Okay, my checker play skills continue to improve, while my cube skills stay on a horrible PR 20 “casual player” level. Time to practice. Maybe you’d like to join – I’m taking cubing positions from the wonderful bgtrain.com that I failed to assess correctly and discuss them here. Did you find the right answers?

Enjoy!

Position 1: Doubling against a back game

Black to play. Should he cube? And if yes, should white take?

I was guessing this is a “no double / take”. In my experience, a 43 backgame is a strong backgame; white has some timing to fix his board until black might run into trouble. I considered the fifth man behind an asset rather than a liability – gives white plenty of timing.

But the machine thinks otherwise:

Seems I was both right and wrong – black’s winning chances are not high enough for a double – white will win over one in three games. However, I didn’t take the gammons into account. And with five checkers back white, if black manages not to get hit, or even occupy the 2 point and let white dance for a while, there will be gammons. 28% gammons is a lot, turning the decision into a double/pass.

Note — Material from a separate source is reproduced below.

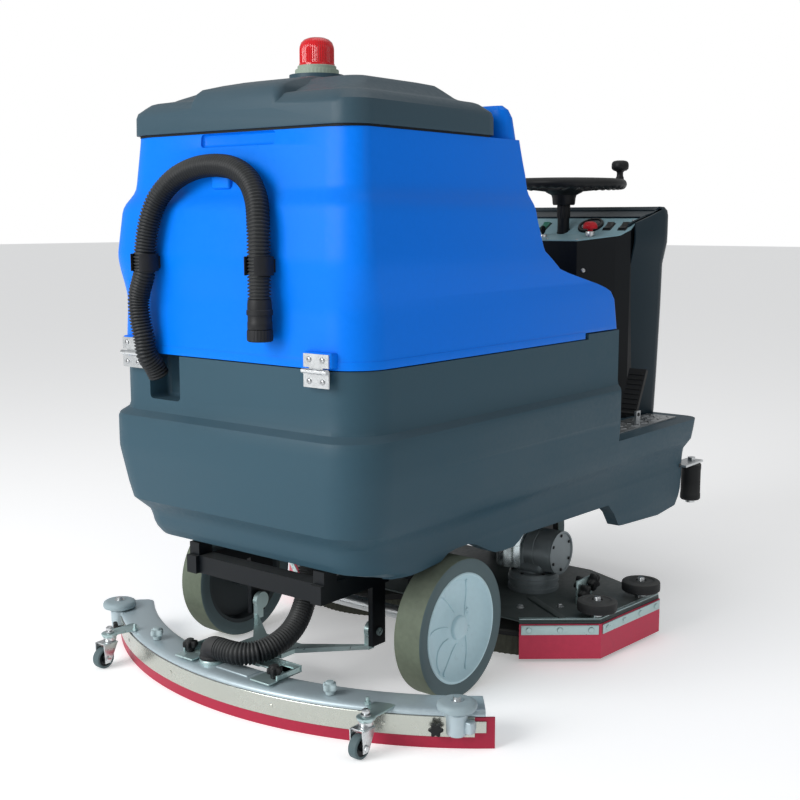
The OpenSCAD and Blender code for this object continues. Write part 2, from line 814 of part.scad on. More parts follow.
// Right-angle gear motors over the brushes
module brush_gearmotors() {
  color("#8f9496") both_sides() {
    post(brush_x, brush_y, deck_z + 0.3, deck_z + 46, 64);
    bar_x(brush_x - 4, 316, brush_y - 3, 204, 54);
    block([brush_x - 30, brush_y - 40, deck_z + 45], [brush_x + 50, brush_y + 40, 205]);
    post(brush_x - 48, brush_y + 15, 160, 325, 45);
    post(brush_x, brush_y, deck_z - 38, deck_z + 10, 12);
  }
}

// Disc brush: drive hub, plate and bristles
module brush_shape() {
  color("#3c3f35") difference() {
    union() {
      post(0, 0, 0, 42, brush_d / 2);
      post(0, 0, 42, 58, brush_d / 2 - 12);
      post(0, 0, 58, 84, 40);
    }
    post(0, 0, -1, 36, 70);
    post(0, 0, 35, 90, 12 + fit);
  }
}
module brush_left() { translate([brush_x, brush_y, 0]) brush_shape(); }
module brush_right() { translate([-brush_x, brush_y, 0]) brush_shape(); }

// Guard roller of the deck
module deck_roller(x, y) {
  color("#17191b") difference() {
    post(x, y, deck_z + 16, deck_z + 42, deck_roller_r);
    post(x, y, deck_z, deck_z + 80, 8 + fit);
  }
}
module deck_roller_rear_left() { deck_roller(478, 32); }
module deck_roller_rear_right() { deck_roller(-478, 32); }
module deck_roller_front_left() { deck_roller(487, -172); }
module deck_roller_front_right() { deck_roller(-487, -172); }

// ---- squeegee ---------------------------------------------------------------------------------

// Y-shaped arm with its swing plate and pin
module squeegee_arm() {
  color("#9da2a4") {
    both_sides() {
      bar_x(arm_x - 6, arm_x + 24, arm_y, arm_z, 9);
      bar_x(arm_x - 6, arm_x + 6, arm_y, arm_z, 20);
      translate([0, 0, 89]) linear_extrude(height = 10)
        polygon([[arm_x - 6, 505], [arm_x + 6, 505], [62, 625], [62, 600], [40, 600]]);
      block([arm_x - 6, 488, 89], [arm_x + 6, 508, arm_z]);
    }
    block([-64, 590, 89], [64, 665, 99]);
    post(0, swing_y, 66, 98, 10);
    post(0, swing_y, 66, 70, 16);
  }
}

// A curved bar of the squeegee, between two radii about the curve's centre
module curved_bar(r0, r1, z0, z1, half) {
  translate([0, squeegee_cy, z0]) rotate([0, 0, 90 - half])
    rotate_extrude(angle = 2 * half, $fn = 180) translate([r0, 0]) square([r1 - r0, z1 - z0]);
}

// Curved aluminium body with its vacuum port, centre bracket and caster brackets
module squeegee_body() {
  color("#a7adb0") difference() {
    union() {
      curved_bar(squeegee_r - 84, squeegee_r - blade_t - 1, 66, 74, blade_half - 1.2);
      curved_bar(squeegee_r - 66, squeegee_r - 20, 73, 84, blade_half - 7.5);
      curved_bar(squeegee_r - 83, squeegee_r - 79.2, 30, 67, blade_half - 3);
      curved_bar(squeegee_r - blade_t - 5, squeegee_r - blade_t - 1.5, 30, 67, blade_half - 1.4);
      // Blade strap with its ends
      curved_bar(squeegee_r + 0.3, squeegee_r + 2.3, 34, 66, blade_half - 1.5);
      // Centre bracket and its tongue
      round_plate(142, 684, 786, 83.5, 88, 14);
      block([-30, swing_y - 26, 72], [30, 700, 84]);
      // Port under the elbow
      post(port_x, 752, 80, 88.5, 30);
      both_sides() {
        // Caster bracket
        block([caster_x - 16, 690, 73.9], [caster_x + 16, caster_y - 6, 79]);
        post(caster_x, caster_y - 20, 73.9, 79, 18);
        // End casting under the roller
        block([end_roller_x - 22, 590, 68], [end_roller_x + 24, 668, 76]);
        post(end_roller_x, end_roller_y, 70, 112, 7);
      }
    }
    post(0, swing_y, 60, 100, 10 + fit);
    both_sides() post(caster_x, caster_y - 20, 60, 100, 5 + fit);
    post(port_x, 752, 60, 110, 17);
  }
}

// Front and rear rubber blades
module squeegee_blades() {
  color("#a3202f") {
    curved_bar(squeegee_r - blade_t, squeegee_r, 0, 64, blade_half);
    curved_bar(squeegee_r - 79, squeegee_r - 79 + 4, 0, 62, blade_half - 3);
  }
}

// Star knobs, port elbow and stud nuts on top of the squeegee
module squeegee_knobs() {
  color("#1a1c1e") both_sides() {
    star_knob(128, 752, 88.3, 17);
    star_knob(262, 732, 84.3, 17);
  }
  color("#1a1c1e") difference() {
    union() {
      post(port_x, 752, 89, 114, 25);
      bar_x(34, port_x, 752, 114, 25);
      translate([port_x, 752, 114]) sphere(25);
    }
    post(port_x, 752, 80, 114, 20);
    bar_x(34, port_x, 752, 114, 20);
  }
}

module star_knob(x, y, z, r) {
  translate([x, y, z]) {
    cylinder(h = 12, r = 9);
    translate([0, 0, 11]) linear_extrude(height = 14)
      polygon([for (a = [0 : 12 : 348]) r * (0.87 + 0.13 * cos(5 * a)) * [cos(a), sin(a)]]);
  }
}

// Swivel fork of a caster
module caster_fork(s) {
  color("#b4b9bb") translate([s * caster_x, caster_y - 20, 0]) {
    cylinder_at(50, 94, 5);
    cylinder_at(60, 73.7, 13);
    cylinder_at(79.3, 85, 10);
    translate([0, 8, 56]) block([-17, -16, 0], [17, 20, 4]);
    for (x = [-17, 14]) side_prism(x, x + 3, [[-8, 58], [28, 58], [28, 16], [14, 16]]);
    bar_x(-17, 17, 20, 24, 4);
  }
}
module caster_fork_left() { caster_fork(1); }
module caster_fork_right() { caster_fork(-1); }

// Caster wheel
module caster_wheel(s) {
  color("#8d9396") difference() {
    bar_x(s * caster_x - 10, s * caster_x + 10, caster_y, 24, 24);
    bar_x(s * caster_x - 20, s * caster_x + 20, caster_y, 24, 4 + fit);
  }
}
module caster_wheel_left() { caster_wheel(1); }
module caster_wheel_right() { caster_wheel(-1); }

// Wall roller at the squeegee's end
module end_roller(s) {
  color("#9aa1a4") translate([s * end_roller_x, end_roller_y, 0]) difference() {
    union() {
      cylinder_at(80, 100, 40);
      cylinder_at(100, 109, 20);
    }
    cylinder_at(70, 120, 7 + fit);
  }
}
module end_roller_left() { end_roller(1); }
module end_roller_right() { end_roller(-1); }

frame();
solution_tank();
battery_pack();
front_cowl();
column_housing();
control_panel();
pedal_base();
bumper_brackets();
lower_hinges();
rear_axle();
lift_actuator();
vacuum_hose();
recovery_tank();
seat_pads();
upper_hinges();
hose_clips();
suction_unit();
drain_hose();
drain_cuff();
drain_cap();
tank_lid();
beacon_base();
beacon_dome();
steering_wheel();
steering_shaft();
spinner_knob();
drive_fork();
drive_wheel();
rear_tyre_left();
rear_hub_left();
rear_tyre_right();
rear_hub_right();
accelerator_pedal();
emergency_stop();
key();
direction_switch();
vacuum_switch();
brush_switch();
bumper_roller_left();
bumper_roller_right();
deck_link();
deck_plate();
deck_skirt();
brush_gearmotors();
brush_left();
brush_right();
deck_roller_rear_left();
deck_roller_rear_right();
deck_roller_front_left();
deck_roller_front_right();
squeegee_arm();
squeegee_body();
squeegee_blades();
squeegee_knobs();
caster_fork_left();
caster_fork_right();
caster_wheel_left();
caster_wheel_right();
end_roller_left();
end_roller_right();
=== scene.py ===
# Ride-on floor scrubber dryer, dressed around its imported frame.
import math

import bpy
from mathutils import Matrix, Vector


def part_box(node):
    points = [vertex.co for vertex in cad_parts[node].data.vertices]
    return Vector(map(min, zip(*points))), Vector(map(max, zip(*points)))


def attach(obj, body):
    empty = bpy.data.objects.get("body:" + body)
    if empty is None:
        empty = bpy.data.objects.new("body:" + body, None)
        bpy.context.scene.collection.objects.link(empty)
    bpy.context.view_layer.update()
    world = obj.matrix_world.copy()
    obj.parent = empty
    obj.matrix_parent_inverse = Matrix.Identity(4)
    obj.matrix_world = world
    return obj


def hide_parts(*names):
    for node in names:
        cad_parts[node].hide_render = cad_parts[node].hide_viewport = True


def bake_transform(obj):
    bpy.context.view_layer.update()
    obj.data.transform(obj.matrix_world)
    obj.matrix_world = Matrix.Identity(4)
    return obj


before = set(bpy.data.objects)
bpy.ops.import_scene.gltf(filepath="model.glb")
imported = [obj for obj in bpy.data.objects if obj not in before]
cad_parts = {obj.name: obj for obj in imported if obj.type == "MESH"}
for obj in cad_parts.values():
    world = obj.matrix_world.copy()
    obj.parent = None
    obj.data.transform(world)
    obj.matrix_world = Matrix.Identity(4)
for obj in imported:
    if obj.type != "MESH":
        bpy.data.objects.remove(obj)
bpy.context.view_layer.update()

# ---- Camera, studio floor and light ------------------------------------------------------
# The camera stands behind the machine's right rear corner, at chest height.
# Two soft panels light it, one from behind and one from the side, over a pale floor.
bpy.ops.object.select_all(action="DESELECT")
bpy.ops.object.camera_add(location=(-1.8091, 2.4686, 1.0217))
camera = bpy.context.object
look = Vector((0.612, -0.777, -0.1465))
camera.rotation_euler = look.to_track_quat("-Z", "Y").to_euler()
camera.data.lens = 54.49
camera.data.sensor_width = 36
bpy.context.scene.camera = camera
bpy.context.scene.view_settings.view_transform = "Standard"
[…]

Position 2: Late-Game Hit: Redouble or not?

Black’s roll. Cube action?

This is obviously a game that went well for white, who doubled and then got hit immediately before bearoff. However, black has not built a strong board yet. Should black redouble?

My reasoning was that black’s board is not strong enough for a redouble. (S)he has good chances to make the 5 point, but if (s)he fails or white enters with something like 64 or 54 this can easily turn around. Black has some outfield control but not much.

But again I was wrong. Not re-doubling is a serious blunder.

I must confess I’m a bit confused by this analysis – 70% isn’t too much, 4% gammon chance also not overwhelming. It’s also not the close match – if black redoubles in a match to 5 pt, white doesn’t gain much by owning the cube. But also in a money game, black should double (although it’s not a -0.15 blunder but only a small -0.05 mistake to not double).

Hm, maybe I was just wrong about the 75% you need to redouble? Anyway, the biggest portion of my blunder was not seeing that white re-cubing this re-cube has little value, and that in a match to 5, recubing to 4 is doesn’t require as big of a lead as a money game recube.

Take against a weak board and many opportunities?

White has re-doubled. Should black take or drop?

In case you’re wondering – this is a screenshot using BGBlitz and one of its beautiful designs.

This is a tricky one. Black has a very strong board, white a blot and a weak 3-point board, but black has one checker on the bar, white has >50% chance of hitting a second checker. But white also has to take care of its own blot urgently – if it can’t cover and black comes in with a 5, the game will turn around.

I decided all these factors are well enough to take.

Wrong. Again. And badly wrong at that.

Taking is a -0.457 super blunder. kruidenbuiltje has given a great explanation on the page: “Red has good diversification: 1,3,6 + {D4,D2,42} = 31/36 covers. Of those {24,D2,D4,23,21,43,41,62,64,D1} = 17/36 hit + cover. And then there is the match score, and the double kills the cube for white. At 0-0(5) it is a Take.”

And he’s right :-). As a money game this is a take, as a redouble to 4 of a 5pt game it is a pass.

It’s the match, stupid

White is redoubling to 4. Should blue take or drop?

This is all about the match score. White has 83 pips to go and only a lead of 5 pips. An easy take. If this wasn’t a match to five where white trails 1-2. If blue takes, the game is about the match win. If he drops, he trails 2:3. So while white has only 70% wins and 0% gammons, blues prospects of winning the match are better at 2:3 (where, if we trust XG2, he still will win 40% of the matches, not just 30%).

Do I need to stress that I, roughly remembering a rule about racing lead and taking once the groups have split, decided to take?